Where is the openness of the Jewish liberal tradition? Where is the respect?
It is a commonplace among peaceniks that the occupation has hurt Israel spiritually
and practically. Well, it has hurt American Jews spiritually as well. The refusal
to condemn the occupation on the basis of our hard-earned American values represents
an abdication of moral authority.
Lately, The Forward reported an exceptional stand: Rabbi Paul Menitoff,
a leader of the American Reform movement, called on the White House to send American
troops to the Middle East and threaten both Israel and the Palestinians with sanctions
if they don’t take positive steps toward peace.
Other Reform rabbis promptly attacked Mr.
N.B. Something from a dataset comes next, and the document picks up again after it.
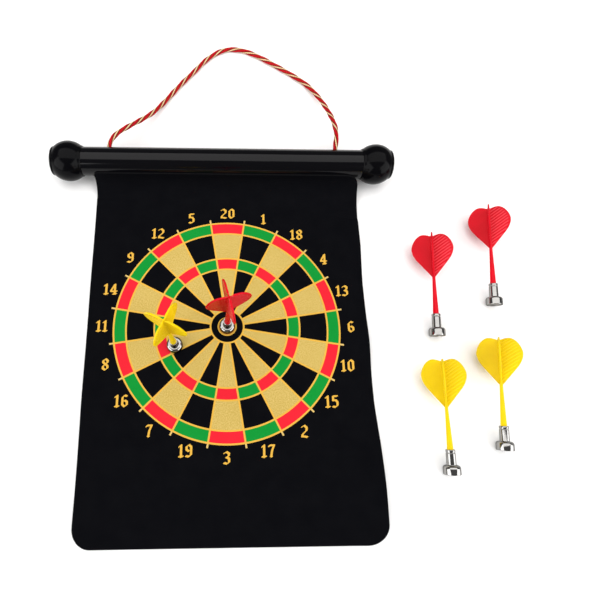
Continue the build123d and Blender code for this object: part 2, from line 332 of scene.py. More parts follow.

Menitoff for even suggesting that
America has an independent power to bring to bear on the situation. Still, it
would be nice to see the rabbi’s break as a sign of slippage. Jimmy Carter has
lately made a forceful statement opposing the American government’s disdain for
the Palestinians. An evangelical Christian group has distanced itself from right-wing
evangelicals and called on George W. Bush to vigorously oppose "the continued
unlawful and degrading Israeli settlement movement."
Americans have had their own long struggle with human-rights questions, which
can provide a helpful perspective on the Middle East. We have the right to see
the region’s troubles as a cycle of violence in which both sides are inflamed
and acting crazy—a cycle that we, as a superpower, have the ability to affect,
that we do not have to be caught up in. And one day, before too long (a humble
prediction), American peaceniks will take their seat at the policy table.